Kathryn Pavlovich’s “A Fractal Approach to Sustainable Networks” uses the concept of fractals to discuss the structure of sustainable inter-organizational networks. In studying ethnographic data concerning a tourist destination, she examines self-similarity in the networks that emerged, and finds evidence of volume-filling, reciprocity, and enfoldment, characteristics of a complex adaptive system. The paper demonstrates how the concept of fractals can provide a useful lens to understand the coevolution of environment and organizational system.
Our Complexity and Philosophy paper is “Making Room for Affordances” by Hugo Letiche and Michael Lissack.
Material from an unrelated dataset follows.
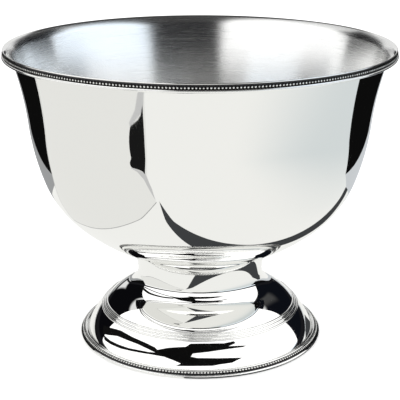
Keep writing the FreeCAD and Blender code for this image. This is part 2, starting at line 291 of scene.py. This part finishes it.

If the relationship between the entity (organization, organism, person) and its environment is as mutual as Bateson claims, how can we still describe and understand it? If we are always relationally implied in what we study, how can we still ‘study’ it? James Gibson’s concept of ‘affordances’ potentially cuts the Gordian knot of self/other, researcher/researched and organism/environment by focusing on the activity between the two instead of on the dualisms. Scott Kelso’s ‘complementary relating of contrarieties’ is a contemporary conceptualization of the activity of the in-between—i.e., of cognition that is situated and contextual, dynamic and relational. In this article these tools of complexity studies are examined and developed.
This issue of E:CO offers a post-Bateson(ian) exploration of thinking the identity/environment relationship. Neither ‘self’ nor ‘environment’ is an adequate concept any more—thinking their in-between and mutuality is a crucial challenge of our times.